Addressing Weaknesses and Counters
Axe isn’t unstoppable — he has clear weaknesses.
Problem Matchups:
- Razor: Drains damage, counters Helix efficiency
- Puck: Too elusive to catch without setup
- Centaur/Underlord: Outscale you in teamfights
- Save Supports (Wyvern, Ringmaster): Negate your combo
How to Respond:
- Go for Vanguard over Blade Mail if you’re behind
- Prioritize BKB earlier vs heavy disable/saves
- Consider Nullifier later to cancel glimmers, Ghost Scepters, or saves
- These adjustments keep Axe relevant and punishing in any stage of the game.
Talent Choices That Matter
Here’s the optimal Axe talent path in 7.39:
- Level 10: +2.5s Culling Blade Buff Duration
- Level 15: +15% Battle Hunger Slow
- Level 20: +80 Counter Helix Damage
- Level 25: +0.5x Battle Hunger Armor Multiplier
Why Skip Call Armor at 15?
Because Battle Hunger slow + armor synergy deals meaningful damage, especially in teamfights or when split-pushing supports. Add in the level 25 talent and this ability melts squishies from afar.
Shard and Aghanim’s: When and Why to Buy
- Shard:
- Causes Call to automatically apply Battle Hunger
- Huge value vs. low dispel lineups
- 5-second cooldown Battle Hunger spam creates immense poke pressure and slow stacking
- Aghanim’s:
- Applies a stacking debuff on attackers that reduces their damage
- Great against illusion-based heroes (PL, TB) or high-AS cores (Ursa, Slark)

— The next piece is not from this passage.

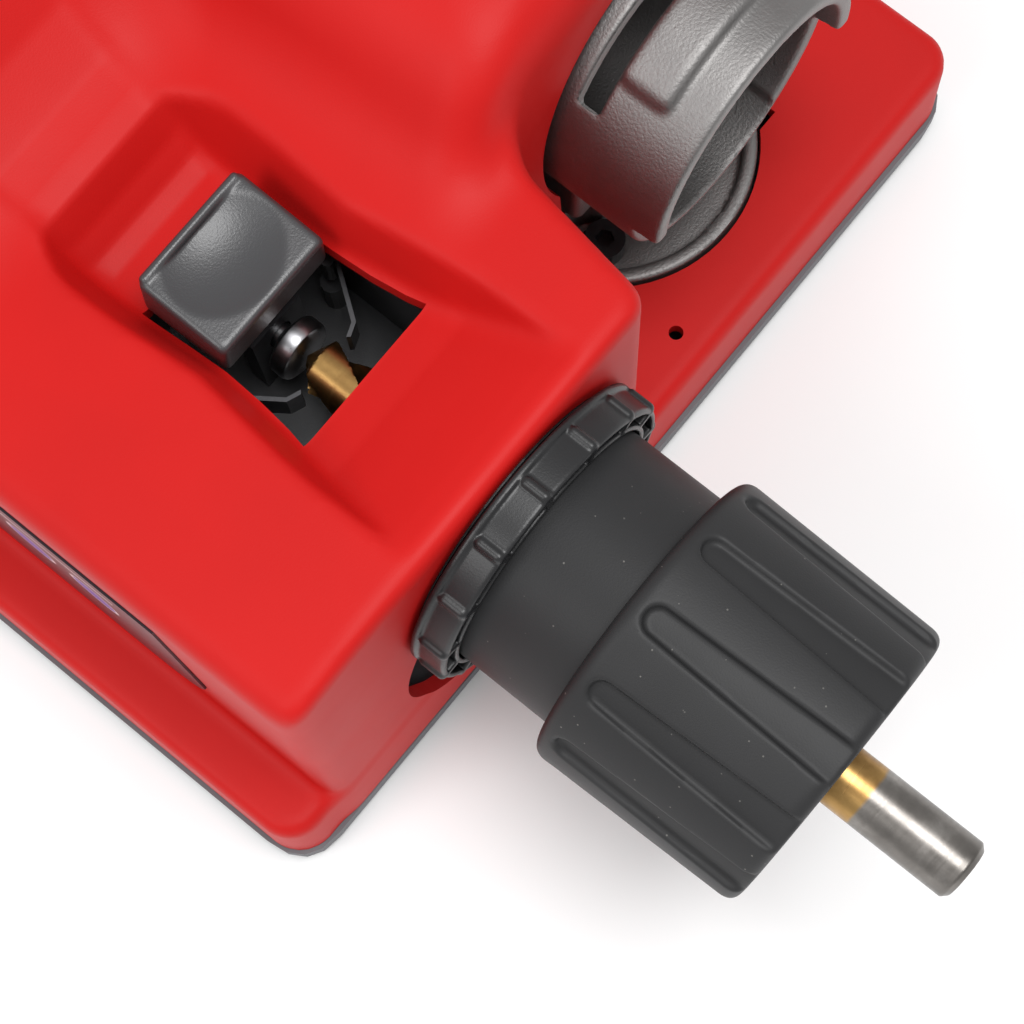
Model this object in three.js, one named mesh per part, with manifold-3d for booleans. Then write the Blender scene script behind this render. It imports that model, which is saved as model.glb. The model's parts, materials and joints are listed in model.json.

- Also lets you spin more consistently by removing Helix cooldown and proccing off attacks
- Pick up these upgrades after BKB or if you’re against specific lineups that benefit from them.
Neutral Items and Clarity
Mana issues plague Axe in extended fights. You must plan accordingly.
Preferred Neutral Items:
- Chip Vest: Reflects 30 damage — great with Blade Mail and Call
- Arcane Ring: Fixes early mana issues
- Giant’s Ring / Stormcrafter / Trickster Cloak: Solid lategame picks
- Also: Carry clarities. Don’t rely only on Wand or Regen. Axe’s spells are low cooldown and spammable — you will need mana to keep casting.
Late Game Transitions and Final Build Ideas
By the 35–50 minute mark, Axe should evolve into a hybrid initiator-disabler-tank.
Core Late-Game Items:
- Refresher Orb: Double Call + Double BKB + Double Dunk — fights end here
- Overwhelming Blink: Extra damage, slow, and health
- Octarine Core: Cooldown reduction lets you keep fighting
- Nullifier: Necessary against saves (Ghost Scepter, Glimmer)

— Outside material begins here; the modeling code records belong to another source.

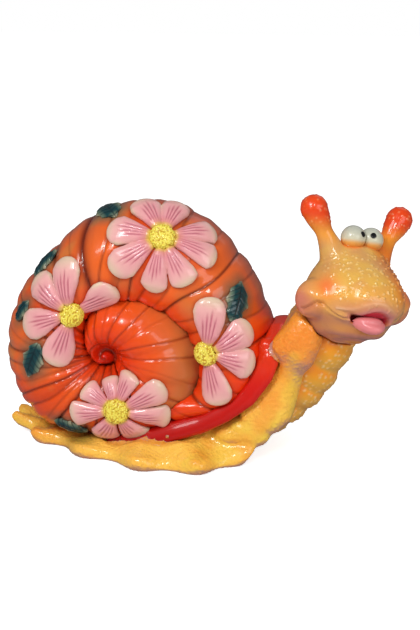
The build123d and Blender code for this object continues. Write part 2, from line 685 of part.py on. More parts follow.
def main():
    shell = build_shell()
    reliefs = build_flowers(shell)
    skull, lip = build_head()
    build_body(shell, reliefs, skull, lip)
    centre_assembly()
    os.makedirs("parts", exist_ok=True)
    for name, shape in nodes.items():
        export_step(shape, f"parts/{name}.step")
        box = shape.bounding_box()
        print(name, shape.is_valid, round(shape.volume), len(shape.solids()), box.min, box.max)


if __name__ == "__main__":
    main()
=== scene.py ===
# %% [markdown]
# # A painted garden snail
# The real object is a hollow cast, painted with an airbrush and dipped in clear lacquer.
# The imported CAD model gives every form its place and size. Here each form gets the soft,
# slightly swollen skin of a cast, the carved detail of its mould, and its paint.

# %% Load the frame
import math

import bmesh
import bpy
import numpy as np
from mathutils import Matrix, Vector
from mathutils.bvhtree import BVHTree
from mathutils.kdtree import KDTree


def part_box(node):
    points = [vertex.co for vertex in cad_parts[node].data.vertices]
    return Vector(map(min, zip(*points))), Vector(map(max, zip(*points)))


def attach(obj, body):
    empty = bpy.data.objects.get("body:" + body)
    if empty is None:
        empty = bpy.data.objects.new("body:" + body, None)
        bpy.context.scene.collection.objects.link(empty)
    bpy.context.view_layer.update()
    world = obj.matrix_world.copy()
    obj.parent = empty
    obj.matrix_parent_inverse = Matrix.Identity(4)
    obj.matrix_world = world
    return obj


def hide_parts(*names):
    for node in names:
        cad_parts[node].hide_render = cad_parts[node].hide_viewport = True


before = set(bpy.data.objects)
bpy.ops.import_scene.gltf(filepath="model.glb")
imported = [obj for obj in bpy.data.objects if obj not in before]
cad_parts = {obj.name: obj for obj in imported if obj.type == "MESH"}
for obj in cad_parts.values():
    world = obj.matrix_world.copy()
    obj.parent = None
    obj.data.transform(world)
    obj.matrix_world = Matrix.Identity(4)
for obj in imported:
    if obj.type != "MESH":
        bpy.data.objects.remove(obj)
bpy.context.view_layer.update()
scene = bpy.context.scene
scene.view_settings.view_transform = "Standard"
MM = 0.001
MERGE_GAP = 0.01 * MM
FAR = 9.0

# %% [markdown]
# Most of the carving fans out from the axis of the shell's coil, and the face has a frame
# of its own, turned to the viewer. Both come from the same drawing as the CAD, moved by
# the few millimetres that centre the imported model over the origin.

# %% Where the coil's axis and the face are
SHIFT = 2.47 * MM
COIL_X = -95.0 * MM + SHIFT
COIL_Z = 98.0 * MM
SHELL_REACH = 163.0 * MM
FACE_AT = Vector((144.5 * MM + SHIFT, -30.0 * MM, 165.0 * MM))
FACE_YAW, FACE_PITCH, FACE_ROLL = (math.radians(turn) for turn in (-53, 10, 12))


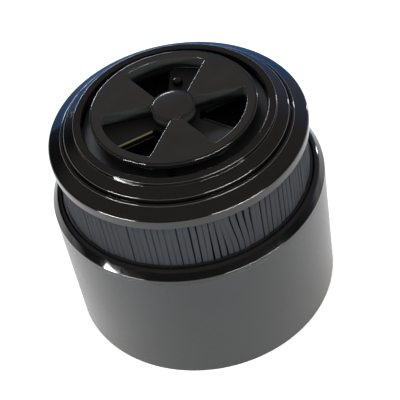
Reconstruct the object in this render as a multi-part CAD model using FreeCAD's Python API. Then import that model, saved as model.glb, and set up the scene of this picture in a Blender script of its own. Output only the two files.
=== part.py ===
import FreeCAD, Part
import math
import os

# Canister filter: a drum, a pleated cartridge that lifts out of it, and a cap with a flow dial.
# Millimetres. The origin is the centre of the base, +Z is up and -Y is the front.

# Pleated media
pleat_radius = 54.0
pleat_count = 132
pleat_depth = 14.0
pleat_length = 76.7
pleat_gap = 0.7
pleat_crown = 0.35
paper_thickness = 0.5
core_gap = 0.3

# Core, foam and end caps of the cartridge
core_wall = 2.0
core_slot_width = 7.0
core_slot_height = 9.0
core_slot_pitch = 15.0
core_slot_columns = 12
foam_clearance = 0.3
foam_headroom = 3.6
end_cap_floor = 2.0
end_cap_wall = 1.0
end_cap_lip = 6.0
end_cap_fit = 0.1
potting_depth = 2.5
top_potting_depth = 1.0
top_plate_thickness = 1.2
collar_height = 6.0
collar_below_rim = 0.4

# Drum and the glossy rim ring on its mouth
mouth_clearance = 0.5
spigot_wall = 1.8
spigot_clearance = 0.2
spigot_length = 4.9
drum_wall = 2.4
drum_height = 60.5
drum_edge = 1.0
floor_thickness = 2.4
floor_recess = 1.6
foot_width = 5.4
base_ring_width = 2.6
base_ring_depth = 1.2
base_ring_proud = 0.4
seat_rib_height = 3.6
rib_thickness = 2.0
rib_count = 6
seat_rib_inner = 16.0
guide_rib_length = 44.0
guide_clearance = 0.4
rim_edge_height = 1.7
rim_rise = 3.8
rim_top_width = 1.6
rim_edge_round = 0.8
rim_crown_round = 2.6
seal_section = 1.9
seal_lip_clearance = 0.3
seal_groove_play = 0.1

# Stepped cap, from its skirt inwards
skirt_lap = 0.2
skirt_wall = 0.9
skirt_clearance = 0.4
cap_wall = 1.8
cap_seat_play = 0.1
flange_round = 1.3
flange_width = 5.6
flange_rise = 2.4
bead_width = 1.6
bead_rise = 0.9
bead_groove = 0.4
step_rise = 2.5
shoulder_width = 4.9
shoulder_rise = 1.8
crest_rise = 2.2
crest_width = 3.4
edge_round = 0.5
well_depth = 5.1
deck_ledge = 6.4
gasket_thickness = 1.0
gasket_width = 2.8
gasket_rib_width = 1.6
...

- Lotus Orb / Crimson Guard: Utility for team survivability
You are no longer just a dunking machine. You’re a tempo-setting, crowd-controlling war machine.
Final Thoughts: Why Axe Is the Offlane King of 7.39
Axe isn’t flashy. He’s not elusive. But he gets the job done better than almost anyone else in the offlane right now.
- Dominates lanes with efficient harass
- Cuts waves and farms faster than many mids
- Scales into impactful teamfights
- Punishes greedy cores with unmatched mid-game aggression
- Transitions smoothly into late-game disabler or brawler
- Pick him. Learn him. Abuse him — before the meta shifts and this reliable, hard-hitting axe-swinger gets nerfed.
If you want to climb fast, control your games, and start setting the pace instead of reacting, Axe is your hero. This is your patch. Own it.